▶ _TASK INSTRUCTIONS_
In the entries below, which lines run from the one containing "const butlerTray = new THREE.Group();" to the one containing "cad_parts[obj.name] = obj"? Copy exactly those lines, ends included, and no others.

____________

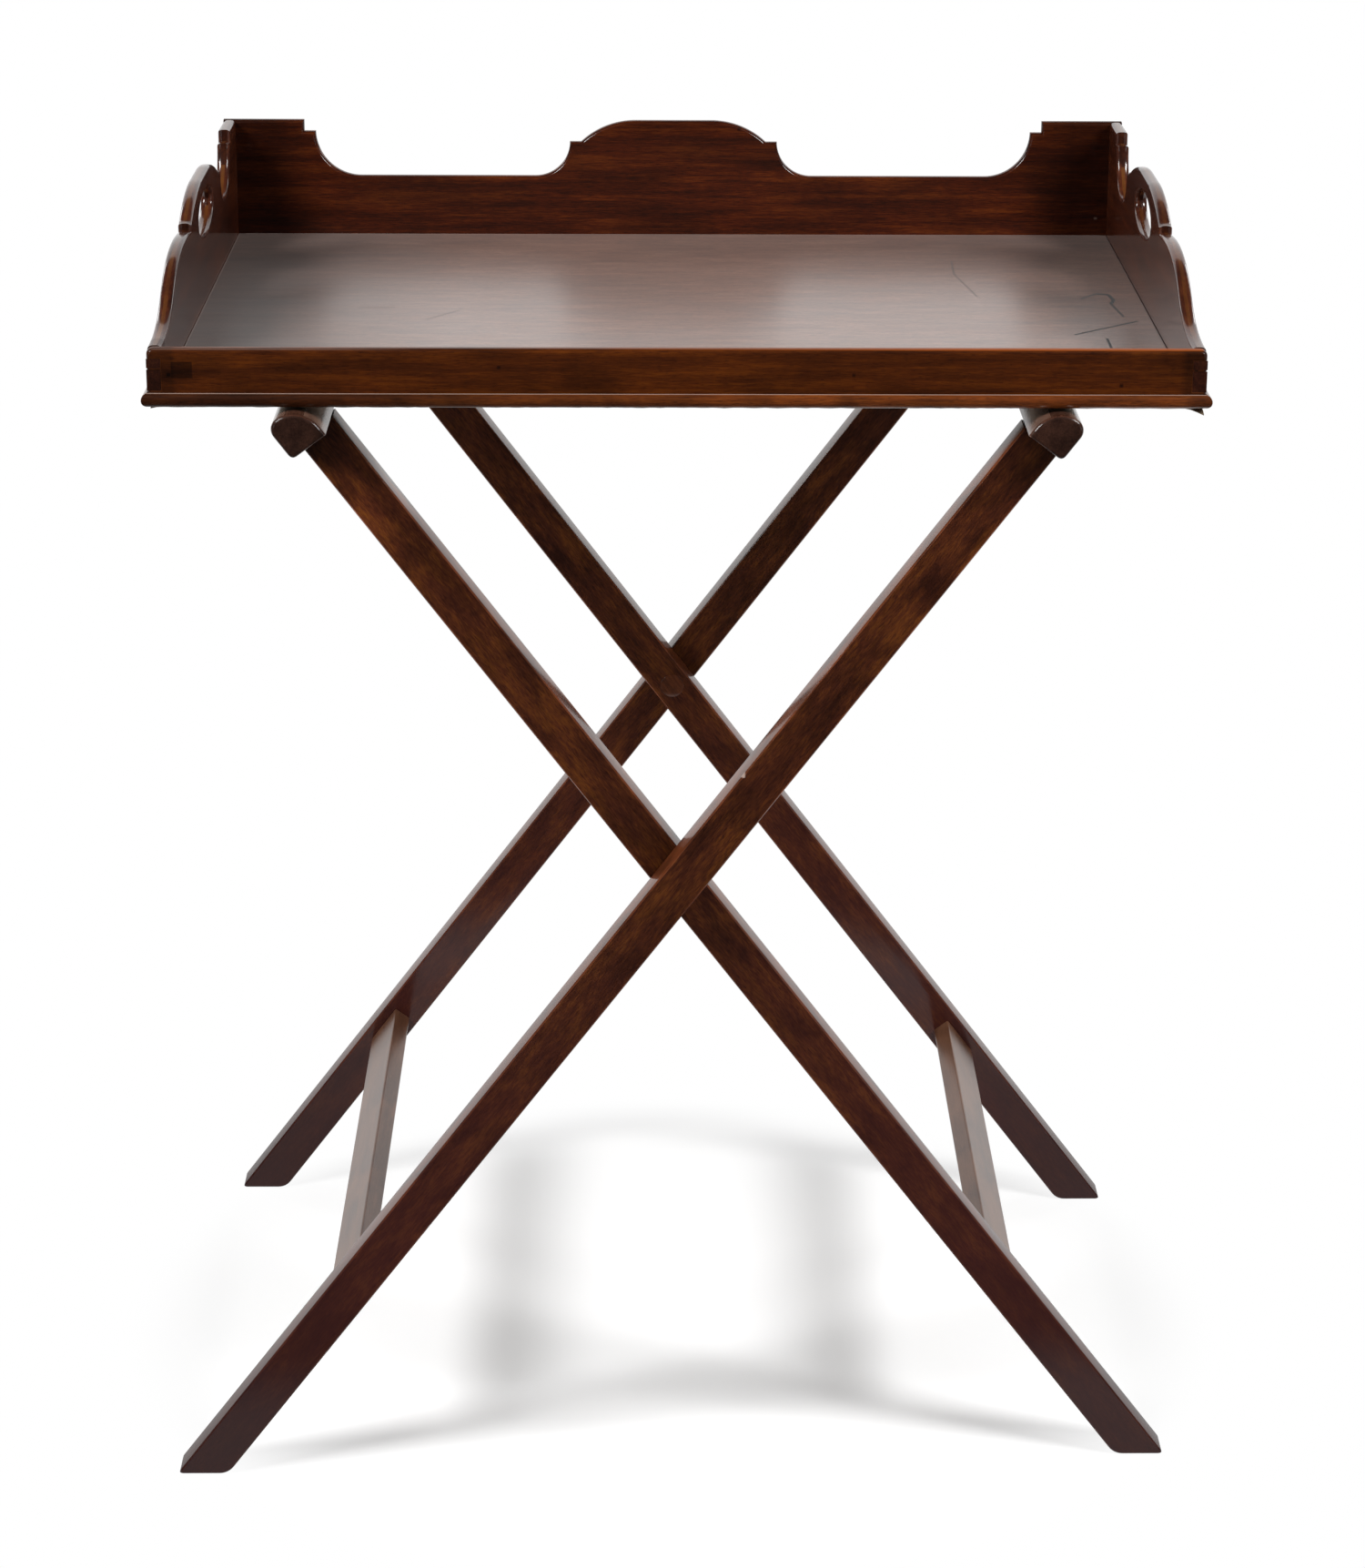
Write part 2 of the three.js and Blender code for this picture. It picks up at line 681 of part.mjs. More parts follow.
const straps = strapNames.map((name, index) => {
  const mesh = piece(`strap_${name}`, strap(), webbing);
  mesh.position.y = strapPlaces()[index];
  return mesh;
});

const butlerTray = new THREE.Group();
butlerTray.add(innerFrame, outerFrame, ...straps, tray());

export default butlerTray;
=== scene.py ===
"""A butler's tray with a shaped, dovetailed gallery, standing on its folding X stand.

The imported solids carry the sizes. The wooden ones are copied, welded and given softened arrises. The cloth,
the webbing, the tacks and the pellets over the pivots are modelled here, and the pins and washers are only
dressed. All lengths are in metres, in the frame of the part, except where a name ends in mm.
"""

from __future__ import annotations

import json
import logging
import math
from dataclasses import dataclass, replace
from enum import Enum

import bpy
from mathutils import Euler, Matrix, Vector, noise

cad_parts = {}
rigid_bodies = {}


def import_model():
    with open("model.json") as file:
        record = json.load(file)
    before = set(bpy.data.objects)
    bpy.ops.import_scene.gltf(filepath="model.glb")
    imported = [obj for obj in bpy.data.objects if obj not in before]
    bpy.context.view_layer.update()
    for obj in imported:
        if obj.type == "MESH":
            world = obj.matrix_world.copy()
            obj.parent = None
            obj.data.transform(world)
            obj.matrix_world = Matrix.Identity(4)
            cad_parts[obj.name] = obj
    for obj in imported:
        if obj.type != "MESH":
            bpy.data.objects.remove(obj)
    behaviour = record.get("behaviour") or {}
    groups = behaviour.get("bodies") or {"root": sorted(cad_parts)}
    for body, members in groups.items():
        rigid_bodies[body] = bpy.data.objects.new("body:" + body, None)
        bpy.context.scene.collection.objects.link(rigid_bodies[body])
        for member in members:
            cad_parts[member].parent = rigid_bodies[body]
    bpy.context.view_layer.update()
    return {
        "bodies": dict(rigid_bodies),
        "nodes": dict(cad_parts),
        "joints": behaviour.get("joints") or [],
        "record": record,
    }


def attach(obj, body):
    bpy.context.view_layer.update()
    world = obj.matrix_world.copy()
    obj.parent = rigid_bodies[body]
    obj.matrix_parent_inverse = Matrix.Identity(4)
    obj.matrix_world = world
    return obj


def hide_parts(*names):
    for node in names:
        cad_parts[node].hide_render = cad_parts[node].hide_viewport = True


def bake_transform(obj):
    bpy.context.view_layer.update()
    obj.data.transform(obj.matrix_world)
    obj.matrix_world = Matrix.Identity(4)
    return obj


log = logging.getLogger("butler_tray")

Colour = tuple[float, float, float, float]
Point = tuple[float, float, float]

MM = 0.001
LEG_ANGLE = math.radians(36.9)
PIVOT_HEIGHT = 0.463
FLOOR_TOP = 0.827

# The least cosine at which a face counts as facing a direction, and the gap within which two places are one.
FACING = 0.9
TOUCH = 0.01 * MM


class Grain(Enum):
    """The way the grain runs in a piece, as the turn that brings it on to the X axis."""

    ACROSS_TRAY = (0.0, 0.0, 0.0)
    TRAY_DEPTH = (0.0, 0.0, math.radians(90.0))
    INNER_LEG = (0.0, math.radians(90.0) + LEG_ANGLE, 0.0)
    OUTER_LEG = (0.0, math.radians(90.0) - LEG_ANGLE, 0.0)

    def direction(self) -> Vector:
        """The grain's direction in the part."""
        return Euler(self.value).to_matrix().inverted() @ Vector((1.0, 0.0, 0.0))


class Cut(Enum):
    """The way a face of a wooden piece was cut."""

    LONG_GRAIN = 0
    ARRIS = 1
    END_GRAIN = 2


def linear(hex_colour: str) -> Colour:
    """Turns an sRGB hex colour to linear light.

    Args:
        hex_colour: Six hex digits, such as "5A2A17".

    Returns:
        Red, green, blue and an alpha of one.
    """
    parts = [int(hex_colour[at : at + 2], 16) / 255.0 for at in (0, 2, 4)]
    light = [c / 12.92 if c <= 0.04045 else ((c + 0.055) / 1.055) ** 2.4 for c in parts]
    return (light[0], light[1], light[2], 1.0)


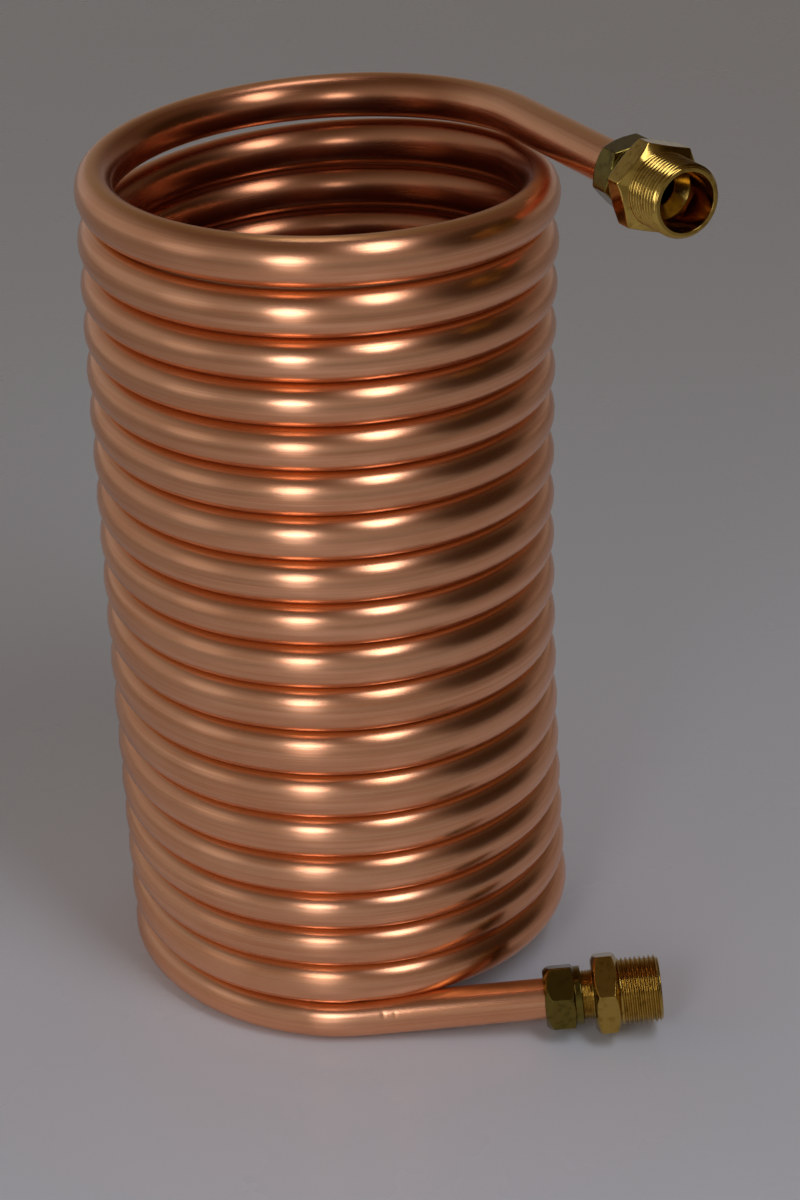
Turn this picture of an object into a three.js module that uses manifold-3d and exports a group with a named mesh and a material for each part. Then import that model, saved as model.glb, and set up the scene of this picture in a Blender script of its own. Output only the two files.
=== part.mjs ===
// Copper tube coil: one length of round copper tube wound into an upright, left-handed helix,
// with a compression adapter to a male pipe thread made up on each end.
// Millimetres, +Z up. The coil stands on its own first turn and on the lower hexagon. The origin
// lies on the floor under the middle of its bounding box, and the front of the coil faces -Y.
import * as THREE from "three";
import { mergeVertices } from "three/addons/utils/BufferGeometryUtils.js";
import Module from "manifold-3d";

const wasm = await Module();
wasm.setup();

// Tube
const tubeDiameter = 16;
const tubeWall = 1;
const windingRadius = 80.4; // coil axis to the tube's centreline at mid height
const windingTaper = -1.2; // change of that radius from mid height to the top
const windingFlare = 1.5; // how much wider the coil is wound at both ends

// The coil is hand wound and stands crooked: its axis leans and bows between mid height and
// its ends, and the space above each turn differs. The turn above the last whole one has
// sprung up off the coil.
const axisLean = { x: 1.5, y: -4.5 };
const axisBow = { x: 2.8, y: 1.5 };
const turnGaps = [
  1.8, 2.2, 0.55, 0.55, 1.7, 2.1, 3.1, 3.1, 2.2, 1.5, 1.1, 1.8, 1.7, 1.2, 0.8, 0.6, 0.6, 3.3, 1.9,
];

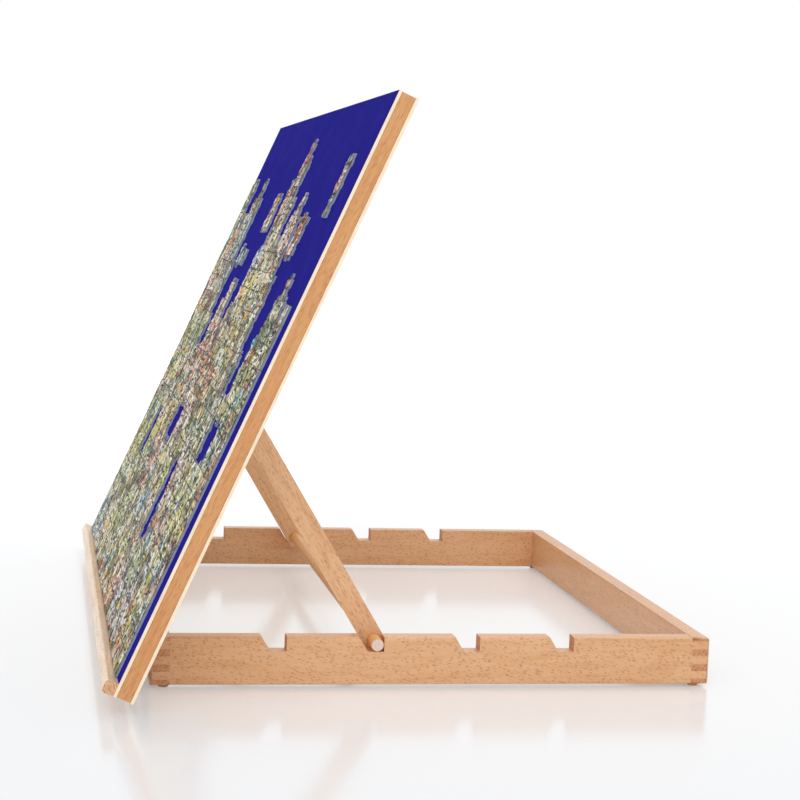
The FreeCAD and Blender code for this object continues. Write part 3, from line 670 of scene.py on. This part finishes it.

____________

▶ _EXERCISE RESULT_
const butlerTray = new THREE.Group();
butlerTray.add(innerFrame, outerFrame, ...straps, tray());

export default butlerTray;
=== scene.py ===
"""A butler's tray with a shaped, dovetailed gallery, standing on its folding X stand.

The imported solids carry the sizes. The wooden ones are copied, welded and given softened arrises. The cloth,
the webbing, the tacks and the pellets over the pivots are modelled here, and the pins and washers are only
dressed. All lengths are in metres, in the frame of the part, except where a name ends in mm.
"""

from __future__ import annotations

import json
import logging
import math
from dataclasses import dataclass, replace
from enum import Enum

import bpy
from mathutils import Euler, Matrix, Vector, noise

cad_parts = {}
rigid_bodies = {}


def import_model():
    with open("model.json") as file:
        record = json.load(file)
    before = set(bpy.data.objects)
    bpy.ops.import_scene.gltf(filepath="model.glb")
    imported = [obj for obj in bpy.data.objects if obj not in before]
    bpy.context.view_layer.update()
    for obj in imported:
        if obj.type == "MESH":
            world = obj.matrix_world.copy()
            obj.parent = None
            obj.data.transform(world)
            obj.matrix_world = Matrix.Identity(4)
            cad_parts[obj.name] = obj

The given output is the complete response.